Ingolstadt
Ein europäisches Ereignis

Podiumsdiskussion zum Abschluss der Tagung "Bayern und der Erste Weltkrieg"

24.11.2013 | Stand 02.12.2020, 23:23 Uhr

So sieht ein Hofrat aus: Christian Ortner, Direktor des Heeresgeschichtlichen Museums in Wien, bei der Podiumsdiskussion im Armeemuseum. - Foto: Strisch

Ingolstadt (DK) Dutzende von Wissenschaftlern, aber auch etliche interessierte Laien und sogar eine ganze Schulklasse haben an der Tagung „Bayern und der Erste Weltkrieg“ teilgenommen. Themen der Fachvorträge im Bayerischen Armeemuseum waren die Rolle der Wittelsbacher, Bayern als Besatzer in der Ukraine, Kriegserfahrungen bayerischer Soldaten auf dem Balkan oder die Wirtschaft im Krieg, um nur einige zu nennen.

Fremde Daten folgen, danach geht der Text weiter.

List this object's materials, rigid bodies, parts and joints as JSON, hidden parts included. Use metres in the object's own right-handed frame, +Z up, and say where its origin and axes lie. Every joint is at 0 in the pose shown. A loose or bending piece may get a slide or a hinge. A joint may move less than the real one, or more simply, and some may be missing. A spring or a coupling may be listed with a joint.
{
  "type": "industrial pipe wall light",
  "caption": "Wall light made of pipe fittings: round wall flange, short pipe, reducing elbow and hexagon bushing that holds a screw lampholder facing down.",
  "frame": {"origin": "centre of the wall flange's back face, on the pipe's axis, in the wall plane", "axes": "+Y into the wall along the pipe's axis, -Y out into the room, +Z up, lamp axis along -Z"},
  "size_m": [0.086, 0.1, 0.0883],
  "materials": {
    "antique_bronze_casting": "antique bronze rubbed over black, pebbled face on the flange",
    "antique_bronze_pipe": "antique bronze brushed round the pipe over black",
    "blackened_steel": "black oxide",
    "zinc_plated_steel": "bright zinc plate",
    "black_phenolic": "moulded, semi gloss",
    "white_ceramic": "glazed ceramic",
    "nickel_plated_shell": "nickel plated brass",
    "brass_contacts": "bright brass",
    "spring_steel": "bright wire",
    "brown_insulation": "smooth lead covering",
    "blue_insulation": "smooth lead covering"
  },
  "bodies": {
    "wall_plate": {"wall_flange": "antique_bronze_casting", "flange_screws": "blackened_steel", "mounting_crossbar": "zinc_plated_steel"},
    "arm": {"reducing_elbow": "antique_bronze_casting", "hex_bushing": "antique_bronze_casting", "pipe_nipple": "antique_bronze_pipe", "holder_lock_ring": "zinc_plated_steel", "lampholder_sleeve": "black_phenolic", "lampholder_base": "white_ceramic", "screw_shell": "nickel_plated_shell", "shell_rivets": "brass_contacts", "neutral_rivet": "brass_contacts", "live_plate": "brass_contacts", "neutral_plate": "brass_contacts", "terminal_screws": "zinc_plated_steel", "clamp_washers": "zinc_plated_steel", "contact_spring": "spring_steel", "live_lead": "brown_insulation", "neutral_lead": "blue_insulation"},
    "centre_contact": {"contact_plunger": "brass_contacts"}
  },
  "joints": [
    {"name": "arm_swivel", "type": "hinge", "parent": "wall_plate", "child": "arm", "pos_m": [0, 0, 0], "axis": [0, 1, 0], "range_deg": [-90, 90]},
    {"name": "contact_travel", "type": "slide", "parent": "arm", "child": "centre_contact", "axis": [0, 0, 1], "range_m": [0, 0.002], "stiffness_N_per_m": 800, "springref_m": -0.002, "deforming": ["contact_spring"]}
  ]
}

„Der Erste Weltkrieg in der heutigen Erinnerungskultur“ stand als Überschrift über der abschließenden Podiumsdiskussion, die deutlich machte, wo die Probleme der Museumsleiter liegen und wie unterschiedlich die Ansätze sind. Prof. Günther Kronenbitter von der Universität Augsburg skizzierte kurz die verschiedenen Typen von Militärmuseen wie etwa das Bayerische Armeemuseum, Schlachtfeldmuseen zur Inszenierung von „Gewaltgeschichte“, wie es heute heißt, oder mehr technisch orientierte Ausstellungen. Kronenbitter wies auch darauf hin, dass die deutsche oder auch österreichische Sichtweise des Ersten Weltkriegs nicht auf andere europäische Staaten übertragen werden kann,

„Wir dürfen nicht die Kriegsschuldfrage in den Vordergrund stellen“, mahnte Hausherr und Gastgeber Ansgar Reiß. Man müsse den Ersten Weltkrieg als europäisches Ereignis begreifen. Allerdings sei klar, dass man in Deutschland „um den Schatten des Zweiten Weltkriegs und des Holocausts“ nicht herumkomme.

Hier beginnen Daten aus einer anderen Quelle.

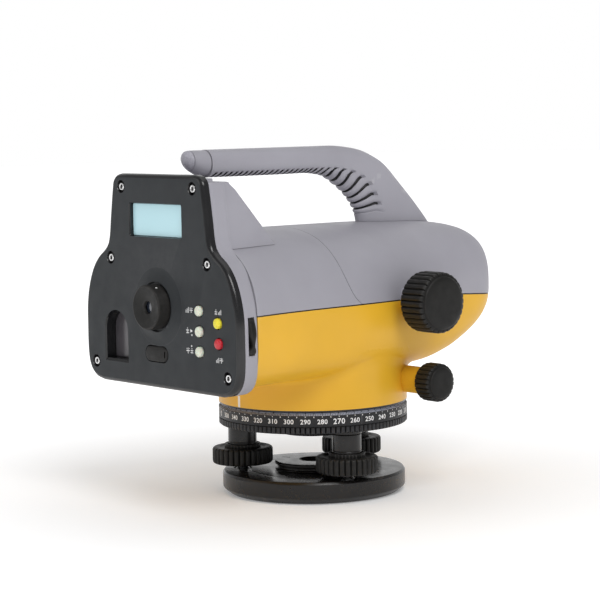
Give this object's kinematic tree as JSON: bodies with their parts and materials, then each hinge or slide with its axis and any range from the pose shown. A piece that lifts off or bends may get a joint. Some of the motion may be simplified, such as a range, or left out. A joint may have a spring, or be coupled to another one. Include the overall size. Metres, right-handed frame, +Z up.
{
  "type": "electronic surveying level",
  "caption": "Electronic levelling instrument with telescope, display and key panel, carry handle and graduated circle, on a three-screw levelling base for a tripod.",
  "frame": {"origin": "on the vertical rotation axis at the underside of the base plate, where the tripod screw enters", "axes": "+Z up along the vertical axis, +Y along the telescope towards the objective, +X to the user's right when looking through the eyepiece"},
  "size_m": [0.1578, 0.2353, 0.1968],
  "materials": {
    "black_enamel": "black enamel over cast metal, satin",
    "black_rubber": "moulded black rubber, ribbed",
    "panel_black": "fine-textured black moulding",
    "steel": "machined",
    "brass": "machined",
    "circle_black": "black anodised with white figures and ticks",
    "yellow": "amber yellow, satin",
    "grey": "light grey, fine texture",
    "aluminium": "machined",
    "glass": "clear",
    "display": "pale blue display behind a clear window",
    "button_white": "ivory, domed",
    "button_yellow": "yellow, domed",
    "button_red": "red, domed",
    "board": "green circuit board",
    "battery": "wrapped cells"
  },
  "bodies": {
    "base": {"base_plate": "black_enamel", "centre_bush": "black_enamel", "spring_plate": "steel"},
    "foot_1": {"foot_screw_1": "steel", "foot_knob_1": "black_rubber"},
    "foot_2": {"foot_screw_2": "steel", "foot_knob_2": "black_rubber"},
    "foot_3": {"foot_screw_3": "steel", "foot_knob_3": "black_rubber"},
    "tribrach": {"tribrach_body": "black_enamel", "foot_post_1": "black_enamel", "foot_post_2": "black_enamel", "foot_post_3": "black_enamel"},
    "circle": {"circle_ring": "circle_black"},
    "tangent_drive": {"tangent_shaft": "steel", "tangent_knob_right": "black_rubber", "tangent_knob_left": "black_rubber"},
    "focus_drive": {"focus_knob": "black_rubber", "focus_shaft": "steel"},
    "focus_lens": {"focus_lens_cell": "brass"},
    "dioptre": {"eyepiece_ring": "black_rubber", "eyepiece_lens": "glass"},
    "key_white_1": {"button_white_1": "button_white"},
    "key_white_2": {"button_white_2": "button_white"},
    "key_white_3": {"button_white_3": "button_white"},
    "key_yellow": {"button_yellow": "button_yellow"},
    "key_red": {"button_red": "button_red"},
    "battery_hatch": {"battery_door": "yellow"},
    "port_flap": {"port_cover": "black_rubber"},
    "reticle_cap": {"reticle_cover": "black_rubber"},
    "compensator": {"compensator_pendulum": "glass"},
    "housing": {"objective_bezel": "black_rubber", "axis_spindle": "steel", "panel_screw_1": "steel", "panel_screw_2": "steel", "panel_screw_3": "steel", "panel_screw_4": "steel", "panel_screw_5": "steel", "panel_screw_6": "steel", "lower_shell": "yellow", "upper_shell": "grey", "rear_frame": "grey", "handle_bar": "grey", "handle_grip": "grey", "handle_end_cap": "grey", "rear_panel": "panel_black", "eyepiece_collar": "panel_black", "bubble_window": "glass", "bubble_vial": "glass", "bubble_mirror": "glass", "objective_lens": "glass", "beam_splitter": "glass", "display_window": "display", "keypad_board": "board", "display_module": "board", "sensor_board": "board", "main_board": "board", "telescope_tube": "aluminium", "compensator_frame": "aluminium", "battery_pack": "battery"}
  },
  "joints": [
    {"name": "foot_screw_1_turn", "type": "hinge", "parent": "base", "child": "foot_1", "pos_m": [-0.02822, -0.02974, 0.0156], "axis": [0, 0, 1], "range_deg": [-1080, 1080]},
    {"name": "foot_screw_2_turn", "type": "hinge", "parent": "base", "child": "foot_2", "pos_m": [0.03987, -0.00957, 0.0156], "axis": [0, 0, 1], "range_deg": [-1080, 1080]},
    {"name": "foot_screw_3_turn", "type": "hinge", "parent": "base", "child": "foot_3", "pos_m": [-0.01165, 0.03931, 0.0156], "axis": [0, 0, 1], "range_deg": [-1080, 1080]},
    {"name": "levelling_tilt", "type": "hinge", "parent": "base", "child": "tribrach", "pos_m": [0, 0, 0.0205], "axis": [1, 0, 0], "range_deg": [-1, 1]},
    {"name": "circle_turn", "type": "hinge", "parent": "tribrach", "child": "circle", "pos_m": [0, 0, 0.0455], "axis": [0, 0, 1], "continuous": true},
    {"name": "housing_pan", "type": "hinge", "parent": "tribrach", "child": "housing", "pos_m": [0, 0, 0.0518], "axis": [0, 0, 1], "continuous": true},
    {"name": "tangent_turn", "type": "hinge", "parent": "housing", "child": "tangent_drive", "pos_m": [0, 0.032, 0.0646], "axis": [1, 0, 0], "continuous": true},
    {"name": "focus_turn", "type": "hinge", "parent": "housing", "child": "focus_drive", "pos_m": [0.0642, 0.026, 0.1103], "axis": [1, 0, 0], "range_deg": [-360, 360]},
    {"name": "focus_lens_slide", "type": "slide", "parent": "housing", "child": "focus_lens", "axis": [0, 1, 0], "range_m": [-0.0082, 0.0082]},
    {"name": "dioptre_turn", "type": "hinge", "parent": "housing", "child": "dioptre", "pos_m": [0, -0.115, 0.1133], "axis": [0, 1, 0], "range_deg": [-150, 150]},
    {"name": "key_white_1_press", "type": "slide", "parent": "housing", "child": "key_white_1", "axis": [0, 1, 0], "range_m": [0, 0.0012], "stiffness_N_per_m": 600},
    {"name": "key_white_2_press", "type": "slide", "parent": "housing", "child": "key_white_2", "axis": [0, 1, 0], "range_m": [0, 0.0012], "stiffness_N_per_m": 600},
    {"name": "key_white_3_press", "type": "slide", "parent": "housing", "child": "key_white_3", "axis": [0, 1, 0], "range_m": [0, 0.0012], "stiffness_N_per_m": 600},
    {"name": "key_yellow_press", "type": "slide", "parent": "housing", "child": "key_yellow", "axis": [0, 1, 0], "range_m": [0, 0.0012], "stiffness_N_per_m": 600},
    {"name": "key_red_press", "type": "slide", "parent": "housing", "child": "key_red", "axis": [0, 1, 0], "range_m": [0, 0.0012], "stiffness_N_per_m": 600},
    {"name": "battery_door_hinge", "type": "hinge", "parent": "housing", "child": "battery_hatch", "pos_m": [-0.0592, -0.032, 0.0812], "axis": [0, -1, 0], "range_deg": [0, 95]},
    {"name": "port_cover_hinge", "type": "hinge", "parent": "housing", "child": "port_flap", "pos_m": [0.07, -0.0984, 0.0915], "axis": [0, 1, 0], "range_deg": [0, 100]},
    {"name": "reticle_cover_pull", "type": "slide", "parent": "housing", "child": "reticle_cap", "axis": [0, -1, 0], "range_m": [0, 0.006]},
    {"name": "compensator_swing", "type": "hinge", "parent": "housing", "child": "compensator", "pos_m": [0, 0.001, 0.1233], "axis": [1, 0, 0], "range_deg": [-3, 3]}
  ],
  "couplings": [
    {"joint": "focus_lens_slide", "follows": "focus_turn", "m_per_rad": 0.0012732}
  ]
}
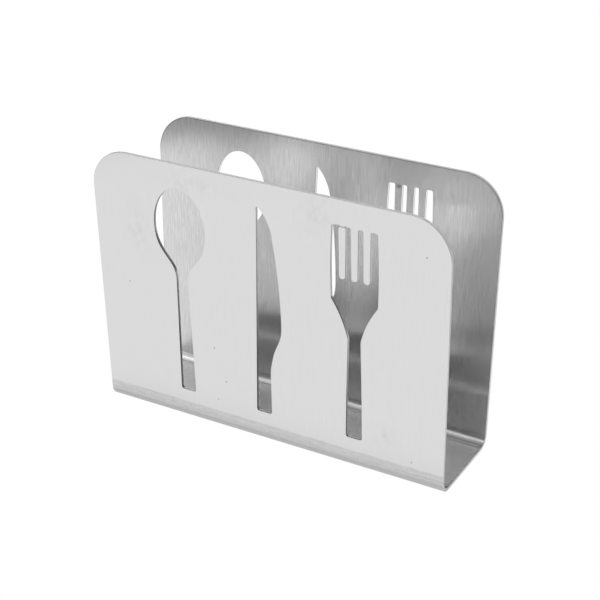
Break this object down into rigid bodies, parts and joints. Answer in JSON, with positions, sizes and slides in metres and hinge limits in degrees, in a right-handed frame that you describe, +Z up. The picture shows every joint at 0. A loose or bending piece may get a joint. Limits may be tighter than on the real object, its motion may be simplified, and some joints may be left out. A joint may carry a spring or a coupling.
{
  "type": "napkin dispenser",
  "caption": "Upright open-ended napkin holder folded from brushed steel sheet, with spoon, knife and fork shapes cut through its plates.",
  "frame": {"origin": "middle of the footprint, on the surface that the pads stand on", "axes": "+Z up, X along the width of the plates, -Y towards the front plate"},
  "size_m": [0.15, 0.0468, 0.112],
  "materials": {
    "sheet": "brushed along the unfolded sheet, so the grain stands upright on both plates",
    "pad": "satin silicone rubber"
  },
  "bodies": {
    "root": {"bent_sheet_body": "sheet", "front_left_pad": "pad", "front_right_pad": "pad", "rear_left_pad": "pad", "rear_right_pad": "pad"}
  },
  "joints": []
}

Reiß deutete auch kurz die Schwierigkeiten an, die sich bei der Konzeption von Ausstellungen ergeben können. So sei ein Gang durch einen Schützengraben wie im Ingolstädter Armeemuseum durchaus ein „emotionalisierendes Element“. Ein zuviel an Inszenierung, wie etwa Schlamm im Boden oder lautes Trommelfeuer, berge allerdings die Gefahr, das Grauen des Kriegs letztlich zu verniedlichen. Ein Problem sei auch die Technisierung des Kriegs, die 1914 begonnen habe, sagte Reiß und warnte vor bloßer Technikbegeisterung.

Die Ausstellung im Armeemuseum über den Ersten Weltkrieg, die im Grunde so bleiben soll, wie sie ist, bezeichnete er als „ein großes Werk meines Vorgängers“. Im Neuen Schloss sollen zunächst einmal Objekte gezeigt werden, wobei aber auch die Personalisierung der Ereignisse immer wichtiger sei.

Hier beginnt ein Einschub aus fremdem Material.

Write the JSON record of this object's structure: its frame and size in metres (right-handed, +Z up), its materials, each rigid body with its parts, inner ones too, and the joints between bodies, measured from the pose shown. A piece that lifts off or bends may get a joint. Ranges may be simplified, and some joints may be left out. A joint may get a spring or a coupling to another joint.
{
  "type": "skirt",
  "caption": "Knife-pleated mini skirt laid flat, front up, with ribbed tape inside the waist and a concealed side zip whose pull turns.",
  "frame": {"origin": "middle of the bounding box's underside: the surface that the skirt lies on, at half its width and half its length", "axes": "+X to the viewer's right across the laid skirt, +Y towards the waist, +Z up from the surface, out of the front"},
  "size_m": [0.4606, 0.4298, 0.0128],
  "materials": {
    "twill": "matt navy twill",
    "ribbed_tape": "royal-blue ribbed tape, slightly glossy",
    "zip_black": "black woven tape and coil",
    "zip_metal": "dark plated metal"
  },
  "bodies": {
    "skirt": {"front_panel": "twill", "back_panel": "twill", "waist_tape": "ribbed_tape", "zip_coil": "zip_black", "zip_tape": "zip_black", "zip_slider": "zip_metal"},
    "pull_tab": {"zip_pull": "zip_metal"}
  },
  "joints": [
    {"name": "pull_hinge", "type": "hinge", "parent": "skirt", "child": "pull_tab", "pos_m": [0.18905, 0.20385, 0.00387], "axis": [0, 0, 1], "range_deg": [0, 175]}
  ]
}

Mit dem gewissen „Schmäh“ des Wieners garnierte Christian Ortner seinen Vortrag. In wenigen Jahren hat es der Direktor des bekannten Heeresgeschichtlichen Museums in Wien geschafft, die Besucherzahlen zu verdreifachen. Mit der Neugestaltung der Abteilung über den Ersten Weltkrieg mit ihren „Sanctuarien“ wie beispielsweise dem Auto, in dem der k. u. k. Thronfolger Franz Ferdinand und seine Frau erschossen wurden, wodurch der Krieg ausgelöst wurde, oder dessen blutbefleckter Uniform, wurde die Schaufläche um fast ein Drittel erweitert.

Ortner, Historiker und österreichischer Hofrat, schilderte die Spannungsfelder, die es zu meistern galt: Szene versus Inszenierung, Objekt oder Didaktik, Dauerausstellung gegen Sonderausstellung. Auch die Unverwechselbarkeit oder die Interaktivität seien Themen, mit denen sich heute jeder Museumsleiter auseinandersetzen müsse. Darüber hinaus riss auch Ortner das Problem der Perspektive an. So sei die Betrachtung des Ersten Weltkriegs in Österreich bisweilen von einer gewissen „imperialen Dimension“ geprägt gewesen, also aus der Sichtweise der alten Habsburger Doppelmonarchie.

Weiterer Teilnehmer der Podiumsdiskussion war Alexander Jordan, Leiter des Wehrgeschichtlichen Museums, das einige Zeit unter der Leitung der Bundeswehr stand.